One morning his wife hit upon what she thought was a brilliant idea. She decided to poach one egg and scramble the other. When she put the plate before him, she thought for sure he would be happy.

He looked down at the plate and snorted, “Can’t you do anything right, woman? You scrambled the wrong one!”

How do you get along with difficult people? It can be really hard sometimes. Even in church you can experience times when you don't see eye to eye with others. One person can have an opinion about something that is the opposite of someone else.

The question is, how do you deal with that other person? I'm glad you asked, because the Bible has something to say about that. In fact, it is in our text for today, Romans chapter fourteen.

Romans 14:1 gives us this good advice: We are “not to dispute over doubtful things” (NJKV). Another translation says: “without quarreling over disputable matters” (NIV), and another is perhaps even more clear: “do not argue about opinions.' (NCV).

Instead, as it says in Romans 14:19, “Let us pursue the things which make for peace and the things by which one may edify another.”

There are specific things referred to in this chapter that the Christians in Rome needed instructions as to how to deal with those things, and with people who held different opinions about them.

Apparently there were divisions in the church that the apostle Paul felt needed his attention. In this chapter he addresses conflicts over food, drink, and elevating one day above another.

Concerning food, there were some in the church in Rome who had come out of idol worship and paganism where they’d take the finest of all the cattle and sacrifice it to one of those pagan idols.

They would only take a little bit of that meat and burn it on the altar, and then take all the rest of that good meat and sell it in the marketplace.

So people bought this meat, took it home, and ate it. But there were some Christians who said, “Oh no, a Christian cannot eat that meat. It was sacrificed to idols.”

There were even some Jewish Christians who had come out of Judaism who said, “And you don’t know how that meat was killed. In order for that meat to be kosher, it has to be killed a certain way. So it is better if we don’t eat any meat at all.”

But there were some other Christians in the church who said, “Hey, no big deal. Those idols aren’t real, it’s good beef, it’s cheap and it’s good. What’s the issue?” This caused serious disagreements over food.

And verse five deals another disagreement.

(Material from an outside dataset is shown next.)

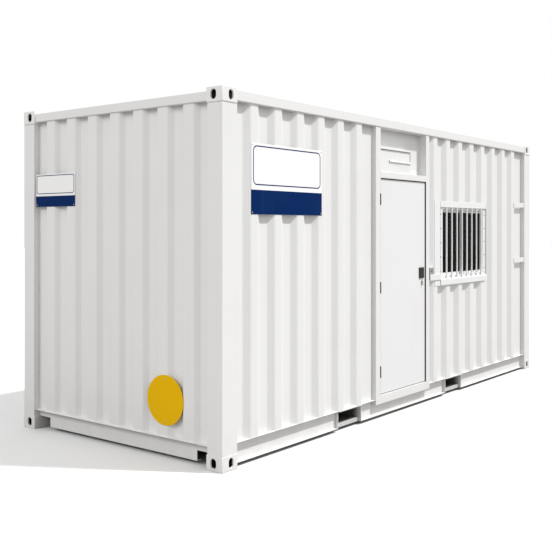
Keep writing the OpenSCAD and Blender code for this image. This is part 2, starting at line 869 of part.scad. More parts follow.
// Flat plate and reveal on the left and right of the window
module window_jambs() {
    color(paint) {
        block([x_win - window_plate_left, y_plate, z_sill_box], [x_win + surround_t, y_crest, z_head_plate]);
        block([x_win, y_crest - eps, z_sill_box], [x_win + surround_t, y_lining_in, z_win_top]);
        block([x_win_end - surround_t, y_plate, z_sill_box],
              [x_win_end + window_plate_right, y_crest, z_head_plate]);
        block([x_win_end - surround_t, y_crest - eps, z_sill_box], [x_win_end, y_lining_in, z_win_top]);
    }
}

module window_head() {
    z_soffit = z_win_top - surround_t;
    profile = [[y_plate, z_head_plate], [y_crest, z_head_plate], [y_crest, z_win_top],
               [y_lining_in, z_win_top], [y_lining_in, z_soffit], [y_plate, z_soffit]];
    color(paint) translate([x_win + surround_t, 0, 0]) rotate([90, 0, 90])
        linear_extrude(window_w - 2 * surround_t) polygon(profile);
}

// A closed box under the window that stands proud of the ribs
module window_sill_box() {
    y_face = y_crest - sill_box_proud;
    profile = [[y_face, z_sill_box], [y_lining_in, z_sill_box], [y_lining_in, window_z],
               [y_fixed, window_z], [y_face, window_z - sill_fall]];
    color(paint) translate([x_win + surround_t, 0, 0]) rotate([90, 0, 90])
        linear_extrude(window_w - 2 * surround_t) polygon(profile);
}

// A rectangular frame standing in the plane of the wall
module upright_frame(low, size, bar, rail) {
    difference() {
        translate(low) cube(size);
        translate(low + [bar, -eps, rail]) cube([size.x - 2 * bar, size.y + 2 * eps, size.z - 2 * rail]);
    }
}

module window_frame() {
    size = [x_fixed_in_end - x_fixed_in, y_lining_in - y_fixed, z_fixed_top - z_fixed];
    color(alu) upright_frame([x_fixed_in, y_fixed, z_fixed], size, fixed_bar, fixed_rail);
}

// The children at the inner sash on the left and at the outer sash on the right
module both_sashes() {
    x = x_fixed_in + fixed_bar;
    translate([x, y_sash + sash_t + sash_gap, z_fixed + fixed_rail]) children();
    translate([x + sash_run - sash_w, y_sash, z_fixed + fixed_rail]) children();
}

module window_sashes() {
    color(alu) both_sashes() upright_frame([0, 0, 0], [sash_w, sash_t, sash_h], sash_bar, sash_bar);
}

module window_glass() {
    color([0.1, 0.12, 0.13]) both_sashes() translate([sash_bar, (sash_t - glass_t) / 2, sash_bar])
        cube([sash_w - 2 * sash_bar, glass_t, sash_h - 2 * sash_bar]);
}

// An open box beside the door, let into the wall, with a flat arm that runs to the window plate
module keeper_bracket() {
    x = x_frame_end + keeper_gap;
    x_plate = x_win - window_plate_left;
    y_out = y_crest - sill_box_proud;
    y_back = y_crest + rib_depth;
    z_arm = keeper_z + arm_h;
    color(paint) difference() {
        union() {
            difference() {
                block([x, y_out, keeper_z], [x + keeper_w, y_back, keeper_z + keeper_h]);
                block([x + keeper_t, y_out - eps, z_arm + keeper_t],
                      [x + keeper_w - keeper_t, y_back - keeper_t, keeper_z + keeper_h - keeper_t]);
            }
            block([x + keeper_w - eps, y_out, keeper_z], [x_plate, y_out + arm_t, z_arm]);
            block([x_plate - arm_t, y_out, keeper_z], [x_win, y_plate, z_arm]);
        }
        translate([x_frame_end, y_crest, keeper_z - eps]) linear_extrude(keeper_h + 2 * eps)
            polygon(concat(right_line, [[right_span, rib_depth + eps], [0, rib_depth + eps]]));
    }
}

// Flat straps from the last rib of the front wall to the right-hand post
module strap_brackets() {
    color(paint) for (z = strap_z)
        block([-x_post_in - strap_reach, y_crest - strap_t, z - strap_h / 2],
              [-x_post_in, y_crest, z + strap_h / 2]);
}

module sign_front() {
    color("white") block([-x_end + sign_s, y_crest - sign_t, sign_z],
                         [-x_end + sign_s + sign_w, y_crest, sign_z + sign_h]);
}

module sign_end() {
    y = -y_side + end_sign_w_at;
    color("white") block([x_crest - sign_t, y - end_sign_w / 2, end_sign_z],
                         [x_crest, y + end_sign_w / 2, end_sign_z + end_sign_h]);
}

module sign_round() {
    color([0.9, 0.68, 0.05]) translate([x_crest, -y_side + disc_w_at, disc_z]) rotate([0, -90, 0])
        cylinder(r = disc_r, h = sign_t, $fn = 96);
}

corner_castings_bottom();
corner_castings_top();
corner_posts();
bottom_side_rail_front();
bottom_side_rail_back();
bottom_end_rails();
cross_members();
fork_pocket_sides();
fork_pocket_tops();
fork_pocket_straps();
top_side_rail_front();
top_side_rail_back();
top_end_rails();
roof_panel();
floor_deck();
end_wall_left();
end_wall_right();
back_wall();
front_wall_left();
front_wall_beside_window();
front_wall_under_window();
front_wall_over_window();
front_wall_right();
lining_back();
lining_ends();
lining_front_left();
lining_front_right();
lining_over_door();
ceiling_panel();
door_jambs();
door_stops();
door_head();
door_sill();
niche_panel();
vent_hood();
door_leaf();
hinge_pins();
hinge_barrels();
lock_plate();
lock_lever();
window_jambs();
window_head();
window_sill_box();
window_frame();
window_sashes();
window_glass();
keeper_bracket();
strap_brackets();
sign_front();
sign_end();
sign_round();
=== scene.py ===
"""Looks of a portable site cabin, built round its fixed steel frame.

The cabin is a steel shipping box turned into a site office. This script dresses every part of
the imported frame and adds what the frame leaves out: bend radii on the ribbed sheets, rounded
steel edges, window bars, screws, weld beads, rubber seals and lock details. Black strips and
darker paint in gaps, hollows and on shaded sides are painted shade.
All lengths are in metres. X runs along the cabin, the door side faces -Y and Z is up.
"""

import logging
import math
from dataclasses import dataclass
from enum import Enum
from functools import partialmethod

import bmesh
import bpy
from mathutils import Euler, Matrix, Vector


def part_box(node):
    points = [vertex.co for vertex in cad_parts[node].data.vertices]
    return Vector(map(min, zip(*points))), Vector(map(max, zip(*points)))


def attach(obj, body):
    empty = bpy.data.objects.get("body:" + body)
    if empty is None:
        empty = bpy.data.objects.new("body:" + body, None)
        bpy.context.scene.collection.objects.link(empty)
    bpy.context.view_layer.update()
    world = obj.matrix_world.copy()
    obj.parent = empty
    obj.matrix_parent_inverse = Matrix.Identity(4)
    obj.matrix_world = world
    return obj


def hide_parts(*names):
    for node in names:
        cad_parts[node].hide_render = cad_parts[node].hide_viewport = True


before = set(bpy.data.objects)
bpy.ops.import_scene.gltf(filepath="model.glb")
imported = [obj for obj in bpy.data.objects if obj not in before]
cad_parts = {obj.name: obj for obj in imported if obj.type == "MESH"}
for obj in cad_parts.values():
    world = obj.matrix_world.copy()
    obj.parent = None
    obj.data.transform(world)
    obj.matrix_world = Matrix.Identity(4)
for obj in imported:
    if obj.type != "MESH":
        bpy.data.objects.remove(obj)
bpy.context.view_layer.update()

logging.basicConfig(level=logging.INFO, format="%(name)s: %(message)s")
LOG = logging.getLogger("cabin")

Colour = tuple[float, float, float]
Point = tuple[float, float, float]
Block = tuple[Point, Point]
Socket = bpy.types.NodeSocket
Sockets = bpy.types.bpy_prop_collection
Node = bpy.types.Node
Tree = bpy.types.NodeTree
Mesh = bpy.types.Mesh
Piece = bpy.types.Object

SOCKET_KINDS = {float: "NodeSocketFloat", int: "NodeSocketInt", tuple: "NodeSocketColor"}
EVEN = (1.0, 1.0, 1.0)
# Name of the face attribute that marks where shade is painted inside hollow parts.
HOLLOW = "hollow"
FACING = "facing"
TO_FRONT = (0.0, -1.0, 0.0)
TO_LEFT = (-1.0, 0.0, 0.0)
# Distances within which points are one, before and after the edges are rounded.
MERGE = 1e-5
SLIVER = 1e-6
RIM_REACH = 1e-4
# Turns between faces: the same flat, a hard crease on shells and beads, an edge of a block.
FLAT_TURN = math.radians(0.5)
SHARP_TURN = 40.0
BEAD_SHARP_TURN = 80.0
BLOCK_TURN = math.radians(50)
# How deep a small part sinks into what it sits on.
SINK = 0.001
MASK = {"Mask": 0.0}
# Run over which the painted shade inside the fork pockets fades into the paint.
SHADE_RUN = 0.10
# Colour of the painted shade under the top rails.
EAVE_SHADE_TONE = (0.26, 0.25, 0.235)


class Body(Enum):
    """The two bodies that a piece can ride on."""

    CABIN = "cabin"
    DOOR = "door"


class Slot(Enum):
    """The record's material slots."""

    CASTING = "casting_paint"
    FRAME = "frame_paint"
    WALL = "wall_paint"
    ROOF = "roof_paint"
    UNDERBODY = "underbody_paint"
    FLOOR = "floor_ply"
    LINING = "lining_board"
    DOOR = "door_paint"
    HINGE = "hinge_steel"
    LOCK = "lock_steel"
    LEVER = "lever_steel"
    WINDOW = "window_paint"
    GLASS = "window_glass"
    KEEPER = "keeper_steel"
    SIGN = "sign_face"
    SIGN_YELLOW = "sign_yellow"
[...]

There were some who considered one day more sacred than another.

Some of these Christians had come out of Judaism and they were still observing the Jewish holy days, and insisting that everyone else do the same.

It appears that everybody had an opinion, and believed they were so right, that everyone else should believe and do as they were doing. Someone has written this satirical poem which illustrates what was happening in the church at Rome.

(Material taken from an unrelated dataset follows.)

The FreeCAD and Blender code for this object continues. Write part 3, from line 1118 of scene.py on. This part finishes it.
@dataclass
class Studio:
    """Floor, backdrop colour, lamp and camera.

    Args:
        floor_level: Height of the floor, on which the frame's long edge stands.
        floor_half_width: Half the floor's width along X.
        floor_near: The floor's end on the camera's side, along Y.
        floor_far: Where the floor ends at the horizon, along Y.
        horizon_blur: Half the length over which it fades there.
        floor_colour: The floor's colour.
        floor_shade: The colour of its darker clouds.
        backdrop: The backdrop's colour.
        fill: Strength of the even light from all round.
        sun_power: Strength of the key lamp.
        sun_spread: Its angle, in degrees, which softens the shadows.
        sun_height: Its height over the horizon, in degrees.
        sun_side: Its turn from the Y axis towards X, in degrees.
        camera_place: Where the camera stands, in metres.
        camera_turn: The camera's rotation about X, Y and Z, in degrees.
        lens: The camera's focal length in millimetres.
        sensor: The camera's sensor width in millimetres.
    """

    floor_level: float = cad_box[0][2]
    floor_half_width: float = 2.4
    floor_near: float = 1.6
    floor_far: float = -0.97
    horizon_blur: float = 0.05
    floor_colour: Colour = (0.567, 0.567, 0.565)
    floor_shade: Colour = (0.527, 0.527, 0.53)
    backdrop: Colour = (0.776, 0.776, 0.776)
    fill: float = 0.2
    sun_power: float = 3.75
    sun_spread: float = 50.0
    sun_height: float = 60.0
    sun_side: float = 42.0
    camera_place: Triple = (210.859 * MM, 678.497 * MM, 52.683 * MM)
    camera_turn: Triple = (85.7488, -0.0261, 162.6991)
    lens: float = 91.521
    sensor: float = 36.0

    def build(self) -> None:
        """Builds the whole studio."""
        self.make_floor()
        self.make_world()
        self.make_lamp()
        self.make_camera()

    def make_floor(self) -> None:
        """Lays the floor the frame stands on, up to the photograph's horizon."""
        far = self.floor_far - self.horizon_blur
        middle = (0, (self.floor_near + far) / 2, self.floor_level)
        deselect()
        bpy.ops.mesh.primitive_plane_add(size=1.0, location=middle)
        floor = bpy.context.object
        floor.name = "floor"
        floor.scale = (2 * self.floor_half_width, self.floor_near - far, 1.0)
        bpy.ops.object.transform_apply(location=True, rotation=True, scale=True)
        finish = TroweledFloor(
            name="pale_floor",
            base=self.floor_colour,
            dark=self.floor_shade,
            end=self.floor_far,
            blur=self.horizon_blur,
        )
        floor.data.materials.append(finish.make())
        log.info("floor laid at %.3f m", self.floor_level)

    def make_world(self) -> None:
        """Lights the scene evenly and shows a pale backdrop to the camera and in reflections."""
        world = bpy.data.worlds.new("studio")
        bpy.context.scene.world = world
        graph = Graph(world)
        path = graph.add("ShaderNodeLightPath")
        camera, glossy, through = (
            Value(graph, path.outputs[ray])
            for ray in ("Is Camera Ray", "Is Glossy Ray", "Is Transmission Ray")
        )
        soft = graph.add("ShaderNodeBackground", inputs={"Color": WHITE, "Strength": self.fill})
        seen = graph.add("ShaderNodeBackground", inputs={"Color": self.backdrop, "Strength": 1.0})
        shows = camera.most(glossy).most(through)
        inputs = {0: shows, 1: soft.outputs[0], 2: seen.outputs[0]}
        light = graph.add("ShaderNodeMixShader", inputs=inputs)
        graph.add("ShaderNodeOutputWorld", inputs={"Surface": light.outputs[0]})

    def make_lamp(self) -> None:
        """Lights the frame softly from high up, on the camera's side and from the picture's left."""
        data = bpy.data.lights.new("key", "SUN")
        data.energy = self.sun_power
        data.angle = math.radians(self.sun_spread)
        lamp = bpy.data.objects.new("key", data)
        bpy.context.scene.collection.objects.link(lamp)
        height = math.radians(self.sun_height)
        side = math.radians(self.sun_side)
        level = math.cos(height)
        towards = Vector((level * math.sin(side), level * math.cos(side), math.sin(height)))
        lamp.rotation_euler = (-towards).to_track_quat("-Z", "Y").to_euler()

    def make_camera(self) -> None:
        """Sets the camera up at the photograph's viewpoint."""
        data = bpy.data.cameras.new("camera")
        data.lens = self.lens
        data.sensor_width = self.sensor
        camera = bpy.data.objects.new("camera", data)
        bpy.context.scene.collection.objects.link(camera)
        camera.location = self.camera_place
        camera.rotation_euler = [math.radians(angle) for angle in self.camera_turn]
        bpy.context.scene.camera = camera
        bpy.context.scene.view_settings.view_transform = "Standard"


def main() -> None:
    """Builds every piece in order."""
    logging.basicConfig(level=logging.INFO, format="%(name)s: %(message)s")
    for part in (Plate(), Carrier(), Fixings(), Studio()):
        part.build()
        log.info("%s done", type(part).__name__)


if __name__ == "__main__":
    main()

Believe as I believe, No more, no less;

That I am right, And no one else, confess;

Feel as I feel, Think only as I think;

Eat what I eat, And drink but what I drink;

Look as I look, Do always as I do;

Then, and only then, Will I fellowship with you.

Maybe today we don’t have as a big a problem as people in that day did with these particular issues. But that attitude sadly is not too far from the truth in many churches. Because we don’t like our personal opinions and convictions judged, do we? No! We don’t!

Steve Shepherd, now minister at First Christian Church, Chaffee, Missouri, remembered working in church camp with senior high kids. Some of the preacher faculty members wanted to serve communion, the Lord’s Supper, one evening to the young people.

He said, “Guess what? Some of the other faculty members thought that it was totally wrong to do that, saying that the early Christians observed the Lord’s Supper ONLY on the Lord’s Day and to do otherwise would be sinful.”

He made it plain that he was not in the ANTI-group! He was all for it, remembering that Jesus said, “As often as you do this, do it in remembrance of me.”

He said he thought that meant any time we wanted to remember the body and blood of our Lord, then it was ok with Him! And that in fact that it is right to remember Him at any time! The more, the better!